17. An actuator as set forth in claim 16, where the support means includes a sensor mount made of a bearing material.

18. An actuator as set forth in claim 16, where the cylinder assembly includes a seal gland mounted in the cylinder housing, the seal gland having a central aperture for receipt of the piston rod.

19. An actuator as set forth in claim 18, where the seal gland is separate from the sensor mount.

20. An actuator as set forth in claim 18, where clearance between the sensor mount and the piston rod is less than clearance between the seal gland and the piston rod.

21. An actuator as set forth in claim 18, where a wire lock provides a flexible connection between the seal gland and the sensor mount.

22. An actuator as set forth in claim 18, where the sensor mount is connected to the cylinder housing with a retaining wire that forms a wire lock.

23. An actuator as set forth in claim 22, where the flexible connection between the sensor mount and the cylinder housing is provided by ensuring sufficient clearances between the retaining wire, the seal gland, and the sensor mount.

24. An actuator as set forth in claim 16, where the mount is made of a bearing material.

25. An actuator as set forth in claim 16, where the mount includes a collar that defines a passage therethrough for receipt of the piston rod.

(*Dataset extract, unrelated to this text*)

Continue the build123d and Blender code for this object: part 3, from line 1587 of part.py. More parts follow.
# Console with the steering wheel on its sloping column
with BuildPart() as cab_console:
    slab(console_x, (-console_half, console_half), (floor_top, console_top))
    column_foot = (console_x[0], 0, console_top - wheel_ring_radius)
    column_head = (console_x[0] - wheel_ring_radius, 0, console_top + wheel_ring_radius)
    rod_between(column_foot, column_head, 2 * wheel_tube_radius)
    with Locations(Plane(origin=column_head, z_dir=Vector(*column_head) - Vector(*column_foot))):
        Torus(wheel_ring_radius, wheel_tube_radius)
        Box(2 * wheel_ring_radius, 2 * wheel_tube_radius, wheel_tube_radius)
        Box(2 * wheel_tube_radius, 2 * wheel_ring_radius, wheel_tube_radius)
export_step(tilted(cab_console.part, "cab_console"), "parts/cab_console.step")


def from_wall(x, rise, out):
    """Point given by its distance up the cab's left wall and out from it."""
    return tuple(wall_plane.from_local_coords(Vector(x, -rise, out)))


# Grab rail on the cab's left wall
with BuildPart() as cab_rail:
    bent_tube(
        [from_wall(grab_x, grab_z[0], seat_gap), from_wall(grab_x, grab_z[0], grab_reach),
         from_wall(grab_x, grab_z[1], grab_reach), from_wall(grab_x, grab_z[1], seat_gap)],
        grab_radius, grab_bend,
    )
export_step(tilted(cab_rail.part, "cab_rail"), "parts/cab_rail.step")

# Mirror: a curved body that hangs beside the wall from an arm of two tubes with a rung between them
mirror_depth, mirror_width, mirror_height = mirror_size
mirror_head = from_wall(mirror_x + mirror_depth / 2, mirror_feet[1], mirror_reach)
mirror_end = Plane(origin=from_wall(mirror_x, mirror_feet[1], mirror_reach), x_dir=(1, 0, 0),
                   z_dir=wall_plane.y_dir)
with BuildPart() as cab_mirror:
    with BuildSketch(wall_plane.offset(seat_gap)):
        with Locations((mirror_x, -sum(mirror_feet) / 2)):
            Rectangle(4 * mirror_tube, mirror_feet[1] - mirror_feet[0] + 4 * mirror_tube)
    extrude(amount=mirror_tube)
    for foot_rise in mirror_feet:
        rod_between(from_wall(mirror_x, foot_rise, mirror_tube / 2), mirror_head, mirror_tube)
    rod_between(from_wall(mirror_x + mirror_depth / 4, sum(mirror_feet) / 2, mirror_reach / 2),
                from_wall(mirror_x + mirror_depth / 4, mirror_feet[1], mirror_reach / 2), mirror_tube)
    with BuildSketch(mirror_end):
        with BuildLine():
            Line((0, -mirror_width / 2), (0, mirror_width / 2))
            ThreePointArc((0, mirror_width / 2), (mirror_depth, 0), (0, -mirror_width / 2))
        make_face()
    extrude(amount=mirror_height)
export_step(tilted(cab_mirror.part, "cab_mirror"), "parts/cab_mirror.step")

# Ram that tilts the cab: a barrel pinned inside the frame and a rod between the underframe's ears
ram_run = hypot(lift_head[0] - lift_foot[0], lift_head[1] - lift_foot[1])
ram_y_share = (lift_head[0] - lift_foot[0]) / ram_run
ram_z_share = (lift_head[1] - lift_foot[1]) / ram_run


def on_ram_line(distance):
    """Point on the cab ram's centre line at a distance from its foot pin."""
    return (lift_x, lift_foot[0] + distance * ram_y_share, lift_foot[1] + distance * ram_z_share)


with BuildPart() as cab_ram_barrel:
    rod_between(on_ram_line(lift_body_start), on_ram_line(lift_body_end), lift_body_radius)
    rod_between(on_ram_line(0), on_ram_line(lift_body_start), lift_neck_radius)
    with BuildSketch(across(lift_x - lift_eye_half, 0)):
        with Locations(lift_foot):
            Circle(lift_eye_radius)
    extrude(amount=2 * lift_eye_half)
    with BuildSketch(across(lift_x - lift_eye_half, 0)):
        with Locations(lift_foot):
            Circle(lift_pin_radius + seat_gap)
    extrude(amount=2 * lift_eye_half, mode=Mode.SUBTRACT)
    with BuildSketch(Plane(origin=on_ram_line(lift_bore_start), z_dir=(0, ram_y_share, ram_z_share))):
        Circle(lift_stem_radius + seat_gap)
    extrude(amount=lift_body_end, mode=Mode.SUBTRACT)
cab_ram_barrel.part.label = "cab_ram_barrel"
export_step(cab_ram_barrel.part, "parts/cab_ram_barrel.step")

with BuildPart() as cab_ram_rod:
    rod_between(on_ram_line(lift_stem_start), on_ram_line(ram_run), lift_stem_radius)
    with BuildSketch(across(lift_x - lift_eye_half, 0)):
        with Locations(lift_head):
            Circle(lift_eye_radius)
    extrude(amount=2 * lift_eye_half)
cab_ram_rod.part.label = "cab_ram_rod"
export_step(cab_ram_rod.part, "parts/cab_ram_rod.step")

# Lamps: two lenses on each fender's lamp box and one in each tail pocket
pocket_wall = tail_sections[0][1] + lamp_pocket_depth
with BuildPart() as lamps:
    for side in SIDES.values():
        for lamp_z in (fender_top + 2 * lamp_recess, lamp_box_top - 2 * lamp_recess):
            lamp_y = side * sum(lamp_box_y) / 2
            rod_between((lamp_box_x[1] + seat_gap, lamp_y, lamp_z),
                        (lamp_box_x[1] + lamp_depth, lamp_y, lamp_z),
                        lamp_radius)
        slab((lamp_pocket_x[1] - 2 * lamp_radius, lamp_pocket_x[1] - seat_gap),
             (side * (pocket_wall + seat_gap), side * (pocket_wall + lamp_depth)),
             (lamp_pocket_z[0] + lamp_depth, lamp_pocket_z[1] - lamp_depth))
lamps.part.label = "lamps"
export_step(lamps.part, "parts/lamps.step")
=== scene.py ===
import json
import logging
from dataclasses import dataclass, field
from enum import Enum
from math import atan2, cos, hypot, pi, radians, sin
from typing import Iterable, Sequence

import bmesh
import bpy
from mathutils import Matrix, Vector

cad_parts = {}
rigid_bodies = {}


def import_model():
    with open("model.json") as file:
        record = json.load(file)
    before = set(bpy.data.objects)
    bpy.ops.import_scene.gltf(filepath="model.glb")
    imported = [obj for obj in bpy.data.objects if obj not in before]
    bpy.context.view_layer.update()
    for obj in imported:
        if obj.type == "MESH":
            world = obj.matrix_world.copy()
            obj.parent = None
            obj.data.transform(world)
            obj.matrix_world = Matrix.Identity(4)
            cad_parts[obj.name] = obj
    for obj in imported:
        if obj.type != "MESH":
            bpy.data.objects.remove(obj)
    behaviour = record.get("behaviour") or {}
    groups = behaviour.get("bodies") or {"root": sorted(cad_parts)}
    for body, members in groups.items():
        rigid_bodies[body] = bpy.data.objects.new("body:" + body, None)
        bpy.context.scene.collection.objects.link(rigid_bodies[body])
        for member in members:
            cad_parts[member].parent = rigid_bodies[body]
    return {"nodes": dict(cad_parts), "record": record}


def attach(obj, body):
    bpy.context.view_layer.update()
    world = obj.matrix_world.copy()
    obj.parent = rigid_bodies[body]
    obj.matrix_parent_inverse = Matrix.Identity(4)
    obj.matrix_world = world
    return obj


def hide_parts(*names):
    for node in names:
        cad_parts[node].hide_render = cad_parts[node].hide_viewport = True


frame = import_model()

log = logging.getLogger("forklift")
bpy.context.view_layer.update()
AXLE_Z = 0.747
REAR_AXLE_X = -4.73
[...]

26. An actuator as set forth in claim 16, where the mount includes a collar that extends around the piston rod

27. An actuator as set forth in claim 16, where the sensor is an optical sensor.

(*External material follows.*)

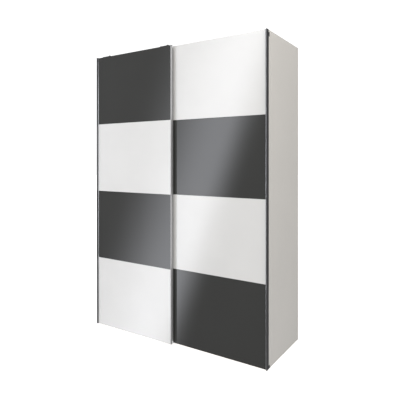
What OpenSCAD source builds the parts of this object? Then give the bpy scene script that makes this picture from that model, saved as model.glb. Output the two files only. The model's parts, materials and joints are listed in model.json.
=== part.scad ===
// Free-standing wardrobe with two sliding doors. Each door is faced with four
// glass panes, dark and white in turn, and hangs on four small wheels.
// X is the width, -Y the front and Z up, with the origin on the floor under the middle.

/* [Carcass] */
// Width over the two side panels
carcass_w = 1480; // [1200:10:2000]
// Height of the side panels' top edge above the floor
carcass_h = 2160; // [1800:10:2400]
// Depth of the side panels
carcass_d = 524; // [420:2:650]
// Thickness of every carcass board
board_t = 16; // [15:1:22]
// Thickness of the two back panels
back_t = 3; // [3:1:5]
// Distance from the side panels' rear edge to the back panels' rear face
back_inset = 2; // [2:1:10]
// Height of the bottom panel's underside above the floor
plinth_h = 60; // [50:1:120]
// Thickness of the nail-on floor glides
glide_t = 3; // [2:1:6]
// Diameter of the floor glides
glide_d = 24; // [16:1:36]

/* [Interior] */
// Clear height above the hat shelves
hat_space = 300; // [220:10:400]
// Distance from the hat shelf down to the centre of the clothes rail
rail_drop = 60; // [45:5:100]
// Outside diameter of the clothes rail
rail_d = 25; // [20:1:32]
// Wall of the clothes rail tube
rail_wall = 1.5; // [1:0.1:2.5]
// Set-back of the partition and shelves behind the side panels' front edge
inner_setback = 34; // [32:1:60]

/* [Doors] */
// How far the closed doors stand out past each side panel
door_overhang = 5; // [1:1:10]
// Width by which the front door covers the rear door
door_overlap = 8; // [6:1:60]
// Gap between the doors' lower edge and the floor
door_floor_gap = 9; // [8:0.5:14]
// Distance from the doors' upper edge up to the side panels' top edge
door_top_gap = 5; // [4:0.5:12]
// Thickness of the door's backing board
door_board_t = 16; // [14:1:22]
// Thickness of the glass panes
glass_t = 4; // [3:0.5:6]
// Number of panes, one above the other
pane_count = 4; // [2:1:6]
// Open joint between two panes
pane_joint = 0.6; // [0.4:0.1:2]
// Gap between the rear door's back and the side panels' front edge
rear_gap = 3; // [2.6:0.1:6]
// Gap between the rear door's grip and the front door's back as they pass
lane_gap = 2.5; // [2:0.5:8]
// Distance from an open door's outer edge to the middle of the wardrobe
open_reserve = 45; // [30:5:120]

/* [Stiles] */
// Wall of the aluminium edge profiles
stile_wall = 2; // [1.5:0.1:3]
// Width of the grip profile's front lip
grip_w = 12; // [8:0.5:20]
// How far the grip profile stands out in front of the glass
grip_out = 12.5; // [6:0.5:20]
// Thickness of the plastic end caps on the profiles
stile_cap_t = 2; // [1:0.5:2.5]

/* [Running gear] */
// Diameter of the door wheels
wheel_d = 17; // [14:0.5:18]
// Width of the door wheels
wheel_w = 7; // [5:0.5:8]
// Diameter of the axle pins
axle_d = 5; // [4:0.5:6]
// Radial clearance of the wheels on their axle pins
axle_play = 0.05; // [0.02:0.01:0.1]
// Gap between a wheel and the lane below it
lane_play = 0.4; // [0.3:0.1:0.6]
// Width of one hanger plate
hanger_w = 76; // [66:1:100]
// Distance from a door's edge to its hanger plates
hanger_inset = 40; // [38:1:80]
// Distance between the two wheels of one hanger
wheel_pitch = 48; // [40:1:60]
// Thickness of the sheet steel in hangers and guide brackets
steel_t = 3; // [2.5:0.1:3.5]
// Height of the door track's channel
track_h = 28; // [28:1:40]
// Depth of the door track, front to back
track_d = 18; // [18:0.5:26]
// Wall of the track and the floor rail
track_wall = 2; // [1.5:0.1:2]
// Distance from the side panels' top edge down to the track's channel
track_drop = 15; // [15:0.5:20]

/* [Floor rail] */
// Height of the floor rail's body
floor_rail_h = 16; // [14:1:17]
// Width of each guide slot in the floor rail
slot_w = 6; // [5.8:0.1:7]
// Diameter of the guide pegs
peg_d = 5.2; // [4.6:0.1:5.2]

/* [Hidden] */
$fn = 48;
cut = 1; // how far a cutting shape runs past the face it cuts

// Places along Y are measured from the side panels' front edge, positive to the back.
leaf_t = door_board_t + glass_t;
lane_pitch = leaf_t + grip_out + lane_gap;
rear_glass_y = -(rear_gap + leaf_t);
front_glass_y = rear_glass_y - lane_pitch;
total_depth = carcass_d - front_glass_y + grip_out;
carcass_front_y = total_depth / 2 - carcass_d;

inner_x = carcass_w / 2 - board_t;
inner_w = 2 * inner_x;
back_face_y = carcass_d - back_inset;
board_back_y = back_face_y - back_t;
top_under_z = carcass_h - board_t;
bottom_top_z = plinth_h + board_t;
shelf_z = top_under_z - hat_space - board_t;
rail_z = shelf_z - rail_drop;

track_top_z = carcass_h - track_drop;
track_low_z = track_top_z - track_h;
track_front_y = 2;
track_back_y = track_front_y + track_d;
lane_lip_h = 3;
lane_rib_w = 1;
lane_rib_h = 1.5;
wheel_gap_y = 3;
wheel_back_y = track_back_y - track_wall - wheel_gap_y;
wheel_front_y = wheel_back_y - wheel_w;
wheel_r = wheel_d / 2;
upper_axle_z = track_top_z + lane_play + wheel_r;
lower_axle_z = track_low_z + track_wall + lane_play + wheel_r;
axle_head_t = 1.2;
axle_head_d = axle_d + 3;
axle_end_gap = 0.3;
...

28. A method of providing a flexible connection for a sensor mounted on a piston-cylinder assembly comprising the steps of:

a) separating an optical sensor mount assembly from a seal gland assembly,

b) providing less clearance between the sensor mount and a rod than the clearance between a seal gland and the rod,

c) providing a wire lock connection between the seal gland and sensor mount

d) building in sufficient clearances between the wire lock, seal gland, and sensor mount to allow ‘flex’ between the seal gland and sensor mount.